Step 1. Identify the host and port in which ADMIN DB Mongo instance is hosted with the command diagnostics.sh --get_r.
[root@installer ~]# diagnostics.sh --get_r
CPS Diagnostics HA Multi-Node Environment
---------------------------
Checking replica sets...
|----------------------------------------------------------------------------------------------------------------------------------------|
| Mongo:v3.6.17 MONGODB REPLICA-SETS STATUS INFORMATION Date : 2021-09-14 02:56:23 |
|----------------------------------------------------------------------------------------------------------------------------------------|
| SET NAME - PORT : IP ADDRESS - REPLICA STATE - HOST NAME - HEALTH - LAST SYNC - PRIORITY |
|----------------------------------------------------------------------------------------------------------------------------------------|
| ADMIN:set06 |
| Status via arbitervip:27721 sessionmgr01:27721 sessionmgr02:27721 |
| Member-1 - 27721 : - PRIMARY - sessionmgr01 - ON-LINE - -------- - 3 |
| Member-2 - 27721 : - SECONDARY - sessionmgr02 - ON-LINE - 1 sec - 2 |
| Member-3 - 27721 : 192.168.10.146 - ARBITER - arbitervip - ON-LINE - -------- - 0 |
|----------------------------------------------------------------------------------------------------------------------------------------|
Step 2. Log in to the mongo instance where ADMIN DB is present.
Command template:
#mongo --host <sessionmgrXX> --port <Admin_DB__port>
Sample Command:
#mongo --host sessionmgr01 --port 27721
Step 3. Run this command to display all the DBs present in the mongo instance.
set06:PRIMARY> show dbs
admin 0.078GB
config 0.078GB
diameter 0.078GB
keystore 0.078GB
local 4.076GB
policy_trace 2.078GB
queueing 0.078GB
scheduler 0.078GB
sharding 0.078GB
set06:PRIMARY>
Step 4. Run this command to switch to ADMIN DB.
set06:PRIMARY> use admin
switched to db admin
set06:PRIMARY>
Step 5. Run this command to display all the tables present in ADMIN DB.

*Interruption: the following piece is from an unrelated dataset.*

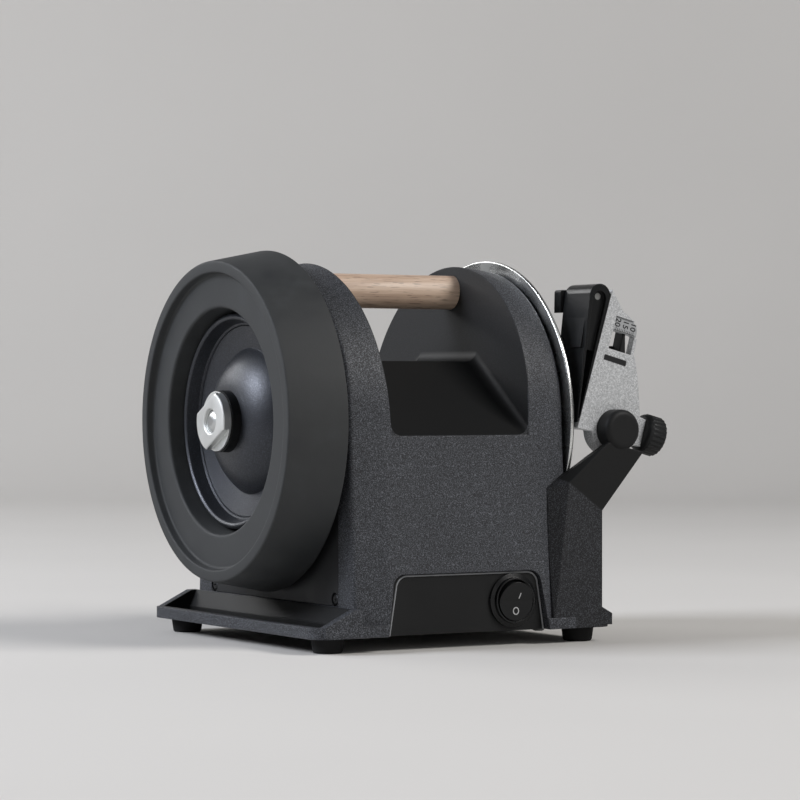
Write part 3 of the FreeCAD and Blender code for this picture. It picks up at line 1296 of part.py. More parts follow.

set06:PRIMARY> show tables
state
system.indexes
system.keys
system.version
set06:PRIMARY>
Step 6. Run this command to check the current state of the system.
set06:PRIMARY> db.state.find()
{ "_id" : "state", "isSystemBad" : true, "lastUpdatedDate" : ISODate("2021-08-11T15:01:13.313Z") }
set06:PRIMARY>
Here, you can see that "isSystemBad" : true. Hence, you must update this field to "false" in-order to clear CRD BAD state, with the command provided in the next step.
Step 7. Update the field "isSystemBAD" with the command db.state.updateOne({_id:"state"},{$set:{isSystemBad:false}}).
set06:PRIMARY> db.state.updateOne({_id:"state"},{$set:{isSystemBad:false}})
{ "acknowledged" : true, "matchedCount" : 0, "modifiedCount" : 0 }
set06:PRIMARY>
Step 8. Run the command db.state.find() in order to check if isSystemBad field value has changed to false.
set06:PRIMARY> db.state.find()
{ "_id" : "state", "isSystemBad" : false, "lastUpdatedDate" : ISODate("2021-08-11T15:01:13.313Z") }
set06:PRIMARY>
Step 9. Verify that all CRD APIs are now unblocked, you can manipulate CRD data now.